Algunos economistas han denominado este proceso en la isla como una forma de “represión económica”. El término no es casual: obliga al ciudadano a adaptarse a un sistema que no funciona, mientras el Estado descarga sobre él los costos de su propia ineficiencia y del excesivo gasto público. Se castiga así la iniciativa privada y se erosiona aún más la confianza popular en las instituciones financieras, que ya venían debilitadas tras décadas de inflación, devaluaciones y decisiones arbitrarias.
Las consecuencias sociales son preocupantes. Con un pueblo que apenas logra sobrevivir entre apagones, escasez y falta de oportunidades, la imposibilidad de acceder a dinero efectivo genera una sensación de asfixia. Además, la inminente subida de pensiones plantea un interrogante crítico: ¿cómo se harán efectivos esos pagos si ni siquiera se garantiza la liquidez mínima en los cajeros? Este desfase entre la política oficial y la vida real es el reflejo más claro del divorcio entre un Estado obsesionado con el control y una ciudadanía que clama por soluciones tangibles.

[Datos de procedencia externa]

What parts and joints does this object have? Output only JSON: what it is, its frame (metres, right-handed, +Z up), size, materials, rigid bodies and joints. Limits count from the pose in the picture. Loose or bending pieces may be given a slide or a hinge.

En última instancia, la bancarización en Cuba no solo ha fracasado como política económica: ha dejado al descubierto la incapacidad del régimen para adaptarse a un mundo globalizado. Mientras otras naciones avanzan hacia la inclusión financiera como motor de crecimiento y modernización, la isla retrocede hacia un modelo de coerción y precariedad. La historia cubana demuestra que cuando las reformas se imponen desde arriba, sin atender a la infraestructura ni a la realidad de la gente, el resultado siempre es el mismo: descontento, desconfianza y crisis permanente.